The title itself requires a romantic-like development: what are the young Nobleman and the sensual Gypsy saying to one another? It is just possible to imagine how their ideas coalesce around one another, and to discern the sensuality of their experience. Are they fated to enjoy felicitous lives together? The answer was also ‘encrypted’ in this concise musical story. Inspiration with an exotic land, maybe of eastern provenance, suggests the title of the work Orientale by Adam Wieniawski, which was composed in 1930. Here the moods of the work enjoy a paradoxical relationship with the musical culture of the Iberian Peninsula, most discernible in the uneasy final rhythm that endows the whole piece with its original hue. Of note also are Orientale’s harmony (without it the timbre of the piece would not be so exotic) and the intriguing melodic lines. Also fascinating is how the violin and piano complement and counterpoint one another. In contrast to this miniature piece, there is Alfred Mistowski’s Gigue, a simple, almost musical piece, which is a typical „imagining” of a dance genre from centuries ago, perhaps even a baroque piece viewed through the lenses of the early twentieth century. Based on practically one idea, Gigue – being both light and condensed – seems like a miniature best played in one single sweep. Where Mistowski looked askance at the old music, Godowski and Niemczyk evoked a sentiment and longing for an epoch that had seen its end (and destruction) with the outbreak of the First World War – an end which had bid farewell to the world of the Viennese waltz. Alt-Wien „a master of piano key-play” – as James Huneker so described Godowski – seems to have possessed a kernel of this melancholic note, whereas Wacław Niemczyk’s Valse caprice was a celebration of virtuosity. Although the main theme may be associated with the bourgeois waltz, the virtuoso gesture of the beginning, clearly suggests the wider context.

And so the theme of the waltz is intertwined with the technical difficulties of the title caprice. This longing for a lost world of Jewish Eastern European towns and the culture of their inhabitants is also reflected in the sounds of Joseph Achron’s music. This outstanding composer, who studied under Anatoly Liadov both at the Saint Petersburg Conservatory and later in the United States, had made his first musical steps under the guidance of his father in Warsaw. The 1911 Hebrew Melody was inspired by a melody which he had heard as a child in his local synagogue in Warsaw. Today the same Hebrew Melody can be found in the repertoire of every self-respecting violinist. As a student of Leopold Auer, Achron was fully aware of the possibilities of the violin; and he knew how to encapsulate the violin’s qualities in his compositions. At the beginning of the piece, the cadences take on a soothing sound, whereas in the centre of the piece these cadences take on aspects of virtuosity and drama, only to adorn the theme with pastel hues in the final part. In the full grandiosity of the Hebrew Melody, the violin and piano parts are given equal treatment, combining to create the colors of the piece. Both instruments „paint” a sound picture depicting the beauty and mysticism of Jewish music.
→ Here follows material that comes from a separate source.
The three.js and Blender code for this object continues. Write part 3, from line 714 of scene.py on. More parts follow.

Though the unjustly forgotten works of Joseph Achron have been revisited by performers in recent years, this revival has been eclipsed by the renaissance of Mieczysław Weinberg. Today it can be clearly seen that the pigeon-holing of Weinberg, composer of The Lady Passenger, as an epigone of Dmitri Shostakovich was entirely unjust. It is true to say, however, that the gifted young composer, who had escaped the Holocaust by fleeing to the Soviet Union, did find himself in the orbit of Shostokovich’s influence: they enjoyed a close friendship for many years; and at one point Weinberg simply owed Shostokovich his life.
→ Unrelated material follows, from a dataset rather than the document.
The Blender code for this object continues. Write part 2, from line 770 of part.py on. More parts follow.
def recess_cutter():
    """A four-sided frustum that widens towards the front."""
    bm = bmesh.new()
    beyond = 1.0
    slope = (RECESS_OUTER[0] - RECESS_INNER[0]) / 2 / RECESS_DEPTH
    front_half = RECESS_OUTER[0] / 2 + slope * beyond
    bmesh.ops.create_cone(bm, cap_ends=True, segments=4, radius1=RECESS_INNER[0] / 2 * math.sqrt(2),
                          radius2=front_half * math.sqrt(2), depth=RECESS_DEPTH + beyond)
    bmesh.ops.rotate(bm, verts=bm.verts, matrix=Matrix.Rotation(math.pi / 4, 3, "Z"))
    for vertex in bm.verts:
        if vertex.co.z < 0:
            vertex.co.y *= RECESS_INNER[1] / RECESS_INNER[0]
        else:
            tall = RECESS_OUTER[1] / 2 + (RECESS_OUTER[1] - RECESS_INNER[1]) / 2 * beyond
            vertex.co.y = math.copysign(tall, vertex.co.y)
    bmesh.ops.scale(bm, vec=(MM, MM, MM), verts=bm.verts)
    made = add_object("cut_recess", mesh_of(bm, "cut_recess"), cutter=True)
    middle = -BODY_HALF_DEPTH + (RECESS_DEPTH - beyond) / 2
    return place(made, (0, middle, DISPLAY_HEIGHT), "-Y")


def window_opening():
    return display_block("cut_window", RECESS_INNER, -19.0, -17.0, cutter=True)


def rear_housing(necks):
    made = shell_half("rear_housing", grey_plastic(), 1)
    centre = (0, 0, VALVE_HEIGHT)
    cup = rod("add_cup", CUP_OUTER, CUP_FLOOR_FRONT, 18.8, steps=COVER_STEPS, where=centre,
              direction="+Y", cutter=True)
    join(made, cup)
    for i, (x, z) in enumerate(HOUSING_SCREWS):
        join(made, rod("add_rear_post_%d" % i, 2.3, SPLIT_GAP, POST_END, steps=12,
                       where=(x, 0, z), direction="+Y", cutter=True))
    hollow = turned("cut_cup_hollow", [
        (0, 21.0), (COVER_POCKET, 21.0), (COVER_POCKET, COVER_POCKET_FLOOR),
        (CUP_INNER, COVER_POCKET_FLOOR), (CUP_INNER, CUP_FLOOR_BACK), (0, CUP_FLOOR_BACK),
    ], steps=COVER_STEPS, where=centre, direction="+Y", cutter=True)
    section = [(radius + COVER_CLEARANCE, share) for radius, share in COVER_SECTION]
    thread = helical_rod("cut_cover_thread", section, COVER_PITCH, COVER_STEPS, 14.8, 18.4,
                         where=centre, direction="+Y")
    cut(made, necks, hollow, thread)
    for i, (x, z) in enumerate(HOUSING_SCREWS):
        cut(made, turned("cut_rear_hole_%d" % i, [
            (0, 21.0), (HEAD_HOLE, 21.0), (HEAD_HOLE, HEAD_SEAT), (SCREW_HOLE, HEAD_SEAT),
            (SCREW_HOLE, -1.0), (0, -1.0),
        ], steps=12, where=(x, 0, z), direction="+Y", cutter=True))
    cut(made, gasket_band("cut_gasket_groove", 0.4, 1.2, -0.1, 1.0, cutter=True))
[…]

However, in spite of his close association with the revered composer, Weinberg’s compositional style was forged on the basis of its own idiomatic musical language. Weinberg composed the Rhapsody on Moldovian Themes, Opus 47 in 1949. In the then Soviet Union, artistic freedom was a best-forgotten notion, and composers were forced to follow the rigid guidelines of party officials, sentinels of the prevailing ideological orthodoxy. However, Rhapsody was no banal „production-line” piece which accorded with the aesthetics of socialist realism. Indeed, Weinberg quite ostentatiously used what can directly be associated with the music of Moldova or Bessarabia (his mother’s family home). But these characteristic melodic phrases or typical „chants”, associated with Jewish folklore, merged with the musical material, thus creating a universal context for these same melodies. Weinberg tried to balance the whole so that they would not give the impression of being coarse quotes. Rhapsody on Moldavian Themes – a piece full of blushes, and making recourse to sharp contrasts – exists today in two versions: the orchestral (Op. 47 No. 1); and for violin and piano (Op.47 No. 3). The premiere of the orchestral version took place with great success in 1950: the chamber version was presented to the public in February 1953 by David Oistrakh. Apparently, there was also a version of Rhapsody for violin with an orchestral accompaniment. However, we would fail to find this in Op. 47 No. 2. Instead here we may find the suite of Polish melodies. So it seems that Weinberg was a composer who in time would both fascinate and intrigue. But puzzles and intriguing questions will always remain. In the space occupied by violin composition in the late 19th and first half of the 20th century, it is possible to rediscover other such noteworthy pieces. Perhaps the coming years will see more fascinating works being revived, and we will find ourselves asking less about the forgotten works of collective memory, and celebrating what is a substantial musical legacy.